Though international law exists more in theory than in practice, the United States often tries to paint itself as a leader of industry, rights, and culture. If it is to uphold that image it will have to start recognizing the rights of fellow nations on the Internet even though their presence and infrastructure may not be up to par with that of the U.S.. The Yahoo! ruling when contrasted with Ivanov and McFaddon show a perfect example of the difference between lex lata (the law as it is) and lex feranda (the law as it should be) and the hypocrisy embodied within.
iThis may seem like an overreaction to what could possibly be a harmless and isolate ruling in a lower court of the United States, but its implications could be far reaching. No, it is not likely that anything as severe as sanctions would be levered against the United States for trying to impose its jurisdiction on the Internet – it may even be expected – but it could have implications on the future position of the U.S. in being a leader in an industry that is growing exponentially.

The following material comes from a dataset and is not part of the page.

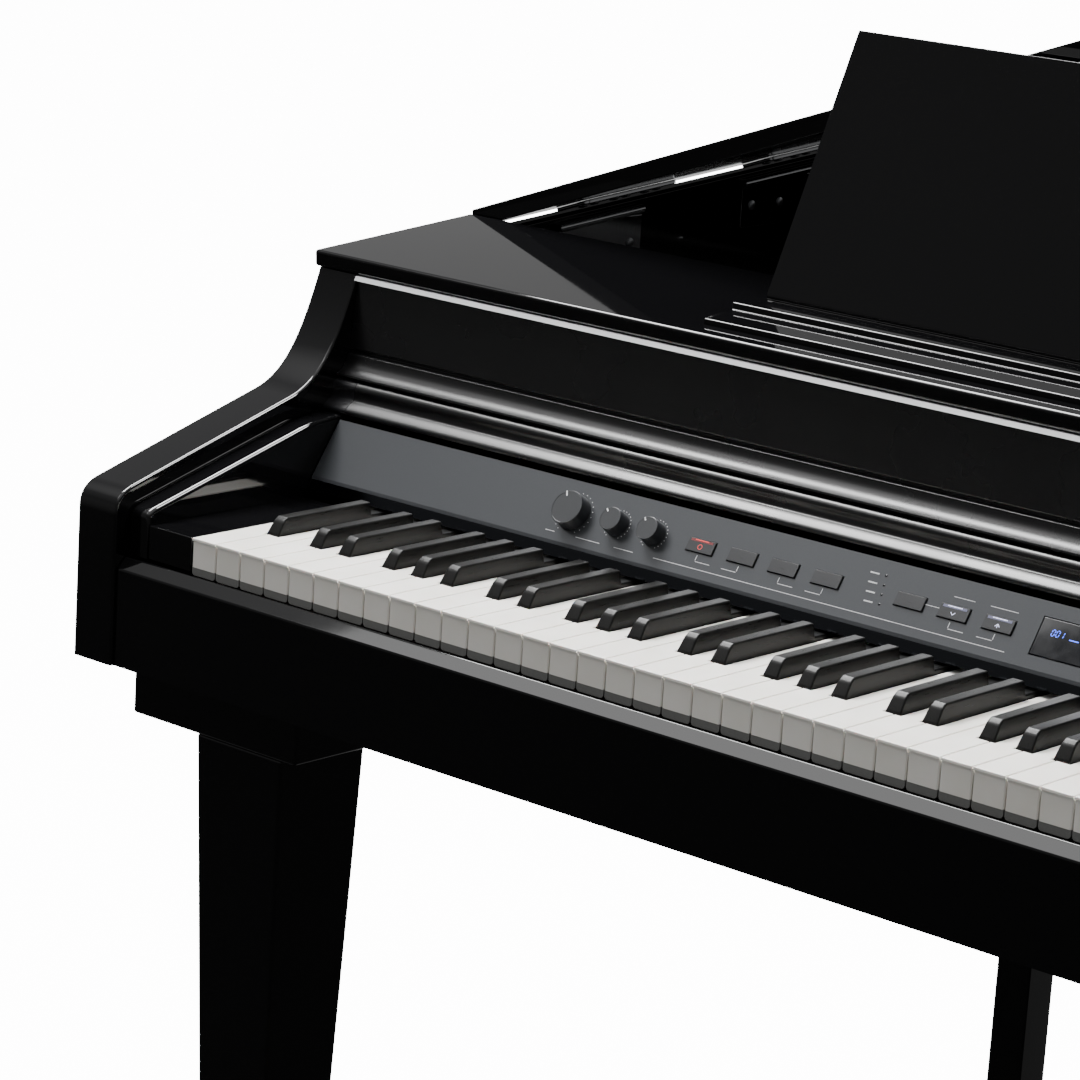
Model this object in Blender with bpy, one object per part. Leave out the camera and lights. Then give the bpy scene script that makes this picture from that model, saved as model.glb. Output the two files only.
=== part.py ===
# Digital grand piano, open and ready to play. Metres, +Z up, the player sits at -Y.
# Origin: on the floor, half way across and half way along the body.
import math

import bmesh
import bpy
from mathutils import Matrix, Vector

# Clearances
GAP = 0.0003
KEY_GAP = 0.001

# Overall sizes
KEY_TOP_HEIGHT = 0.712
BODY_DEPTH = 0.930
KEYBOARD_WIDTH = 1.225

# Keys
WHITE_KEYS = 52
WHITE_LENGTH = 0.205
WHITE_THICKNESS = 0.021
BLACK_START = 0.0515
BLACK_LENGTH = 0.0925
BLACK_WIDTH = 0.0115
BLACK_HEIGHT = 0.012
BLACK_DEPTH = 0.012
NOTCH_GAP = 0.0011
KEY_BAR = 0.020
KEY_PIVOT_Y = 0.230
KEY_PIVOT_Z = -0.010
BLACK_TAIL = (0.178, 0.225)
BLACK_TAIL_LOW = 0.004
BLACK_TAIL_HIGH = 0.010
BLACK_NECK_TOP = 0.003
BLACK_SHIFT = {"A": 0.0033, "C": -0.002, "D": 0.002, "F": -0.0033, "G": 0.0}
SINGLE_FIRST = 23
SINGLE_LAST = 29

# Case walls, measured from the front of the white keys and from their tops
ARM_REACH = 0.013
ARM_WIDTH = 0.039
ARM_LENGTH = 0.255
ARM_ROUND = 0.0022
CHEEK_WIDTH = 0.020
CHEEK_ROUND = 0.0035
KEY_BLOCK_WIDTH = 0.044
BED_THICKNESS = 0.018
BED_DROP = 0.105
SLIP_DROP = 0.0265
SLIP_SLOPE = 0.008
SLIP_THICKNESS = 0.020
RIM_THICKNESS = 0.018
TAIL_RADIUS = 0.060
SIDE_RADIUS = 0.100
TAIL_END_X = -0.060
BENT_DROP = 0.270
DECK_Z = 0.095
DECK_THICKNESS = 0.009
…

As other nations grow their own infrastructure it seems likely that the U.S.’s grip on the Internet will slowly loosen to the point where such rulings will not be considered acceptable and may create adverse rulings for American companies in foreign courts. It may be time for the United States and its associated entities to stop hiding behind what power remains and prepare to exist on a level playing field especially if anybody wants to exist in the globalized economy that is taking shape around us.